The gates opened a bit when the federal government acquired the property for a national preserve in 2000. Yet access continued to be a challenge for many would-be visitors. That’s going to change when the preserve officially becomes a part of the National Park Service beginning on Oct. 1.
The heart of this recreational treasure is the collapsed center of an ancient and long-dormant super-volcano in the Jémez Mountains west of Santa Fe. It’s a place known for its hot springs, huge meadows, abundant wildlife, meandering streams, gorgeous trails, lush forests, and diverse recreation opportunities.
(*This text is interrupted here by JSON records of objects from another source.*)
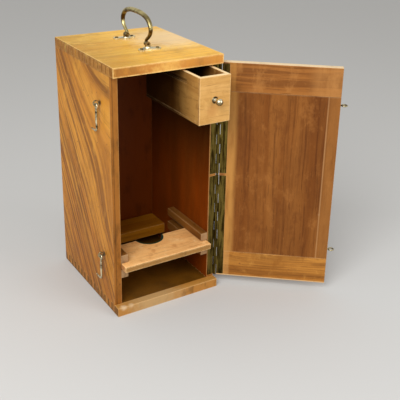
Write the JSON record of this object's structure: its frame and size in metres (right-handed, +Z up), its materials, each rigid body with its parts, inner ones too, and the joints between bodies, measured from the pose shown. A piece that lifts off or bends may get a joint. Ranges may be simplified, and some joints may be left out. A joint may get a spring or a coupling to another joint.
{
  "type": "microscope case",
  "caption": "Upright wooden microscope case with a side-hinged clamped door, hanging knob drawer, notched sliding cradle board, bail carrying handle and cabin hooks.",
  "frame": {"origin": "centre of the flat underside of the base", "axes": "+Z up, the door opening faces -Y, the hinges are on +X"},
  "size_m": [0.2912, 0.2662, 0.3755],
  "materials": {
    "carcass_wood": "waxed mahogany, worn",
    "top_wood": "golden polished mahogany",
    "inner_wood": "darkened mahogany",
    "door_wood": "reddish mahogany",
    "clamp_wood": "mahogany, grain across",
    "drawer_wood": "light wood",
    "cradle_wood": "light plain wood",
    "baize": "green baize",
    "brass": "aged brass"
  },
  "bodies": {
    "case": {"left_side": "carcass_wood", "right_side": "carcass_wood", "top_board": "top_wood", "bottom_board": "carcass_wood", "back_board": "inner_wood", "rear_block": "inner_wood", "upper_runner_left": "inner_wood", "upper_runner_right": "inner_wood", "lower_runner_left": "inner_wood", "lower_runner_right": "inner_wood", "drawer_hanger": "inner_wood", "drawer_rail": "inner_wood", "handle_plate_front": "brass", "handle_plate_rear": "brass", "hook_eye_upper": "brass", "hook_eye_lower": "brass", "case_leaf_upper": "brass", "case_leaf_lower": "brass", "hinge_pin_upper": "brass", "hinge_pin_lower": "brass", "case_screws": "brass", "back_stud": "brass"},
    "door": {"door_panel": "door_wood", "door_clamp_top": "clamp_wood", "door_clamp_bottom": "clamp_wood", "door_leaf_upper": "brass", "door_leaf_lower": "brass", "door_screws": "brass", "door_eye_upper": "brass", "door_eye_lower": "brass"},
    "drawer": {"drawer_front": "drawer_wood", "drawer_side_left": "drawer_wood", "drawer_side_right": "drawer_wood", "drawer_back": "drawer_wood", "drawer_bottom": "drawer_wood", "drawer_knob": "brass", "knob_rose": "brass"},
    "cradle": {"cradle_board": "cradle_wood", "cradle_baize": "baize"},
    "handle": {"handle_bail": "brass", "handle_foot_front": "brass", "handle_foot_rear": "brass"},
    "upper_hook": {"hook_upper": "brass"},
    "lower_hook": {"hook_lower": "brass"}
  },
  "joints": [
    {"name": "door_swing", "type": "hinge", "parent": "case", "child": "door", "pos_m": [0.0773, -0.077, 0.165], "axis": [0, 0, 1], "range_deg": [-141, 39]},
    {"name": "drawer_slide", "type": "slide", "parent": "case", "child": "drawer", "axis": [0, -1, 0], "range_m": [-0.06401, 0.01771]},
    {"name": "cradle_slide", "type": "slide", "parent": "case", "child": "cradle", "axis": [0, -1, 0], "range_m": [-0.01321, 0.00366]},
    {"name": "handle_swing", "type": "hinge", "parent": "case", "child": "handle", "pos_m": [0.0028, 0, 0.3365], "axis": [0, 1, 0], "range_deg": [-88, 88]},
    {"name": "upper_hook_swing", "type": "hinge", "parent": "case", "child": "upper_hook", "pos_m": [-0.08, -0.0498, 0.276], "axis": [1, 0, 0], "range_deg": [-90, 90]},
    {"name": "lower_hook_swing", "type": "hinge", "parent": "case", "child": "lower_hook", "pos_m": [-0.08, -0.0498, 0.0715], "axis": [1, 0, 0], "range_deg": [-90, 90]}
  ],
  "couplings": [
    {"joint": "drawer_slide", "follows": "door_swing", "m_per_rad": 0.026007},
    {"joint": "cradle_slide", "follows": "door_swing", "m_per_rad": 0.005364}
  ]
}
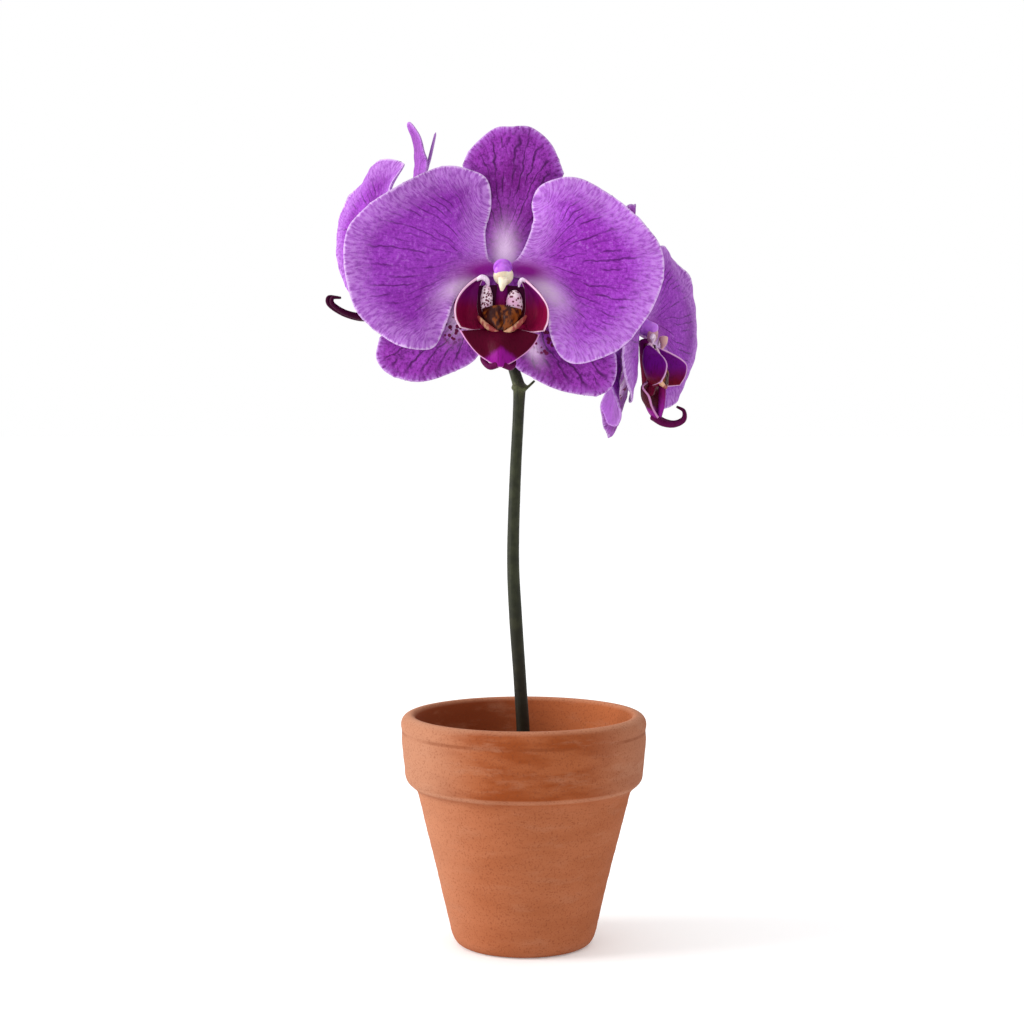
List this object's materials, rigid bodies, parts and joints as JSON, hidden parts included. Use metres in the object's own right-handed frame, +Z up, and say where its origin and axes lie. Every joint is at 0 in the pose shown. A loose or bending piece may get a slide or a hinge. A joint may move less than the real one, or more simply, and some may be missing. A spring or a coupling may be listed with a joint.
{
  "type": "potted moth orchid flower stem",
  "caption": "Bare upright flower stem of a violet moth orchid with open blooms facing front and to both sides, standing in a plain banded clay pot.",
  "frame": {"origin": "centre of the pot's underside, on the surface that it stands on", "axes": "+Z up along the pot's axis, +X to the right of someone who faces the front bloom, which looks along -Y"},
  "size_m": [0.13, 0.125, 0.27],
  "materials": {
    "terracotta": "matte",
    "bark_mix": "matte",
    "stem_green": "satin",
    "petal_violet": "satin",
    "sepal_violet": "satin",
    "lip_maroon": "satin",
    "column_lilac": "satin",
    "cap_cream": "satin"
  },
  "bodies": {
    "root": {"pot": "terracotta", "potting_mix": "bark_mix", "flower_stem": "stem_green", "front_petal_left": "petal_violet", "front_petal_right": "petal_violet", "front_dorsal_sepal": "sepal_violet", "front_lateral_sepal_left": "sepal_violet", "front_lateral_sepal_right": "sepal_violet", "front_lip": "lip_maroon", "front_column": "column_lilac", "front_anther_cap": "cap_cream", "left_petal_left": "petal_violet", "left_petal_right": "petal_violet", "left_dorsal_sepal": "sepal_violet", "left_lateral_sepal_left": "sepal_violet", "left_lateral_sepal_right": "sepal_violet", "left_lip": "lip_maroon", "left_column": "column_lilac", "left_anther_cap": "cap_cream", "right_petal_left": "petal_violet", "right_petal_right": "petal_violet", "right_dorsal_sepal": "sepal_violet", "right_lateral_sepal_left": "sepal_violet", "right_lateral_sepal_right": "sepal_violet", "right_lip": "lip_maroon", "right_column": "column_lilac", "right_anther_cap": "cap_cream"}
  },
  "joints": []
}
The preserve’s new managers are already offering free shuttles, guided hikes and trout-fishing outings, van tours, and special events, including a fall elk festival. On certain days you can join a tour that showcases where Hollywood directors made movies on the wide-open landscapes.
Visitors who want to do things on their own can try fishing, mountain biking, horseback riding, or hiking.
Volunteer groups have already aided land managers by conducting such service activities as removing old fencing and invasive weeds, or by serving as interpreters for visitors. For more information on what is now truly the American people’s park, visit online at vallescaldera.gov.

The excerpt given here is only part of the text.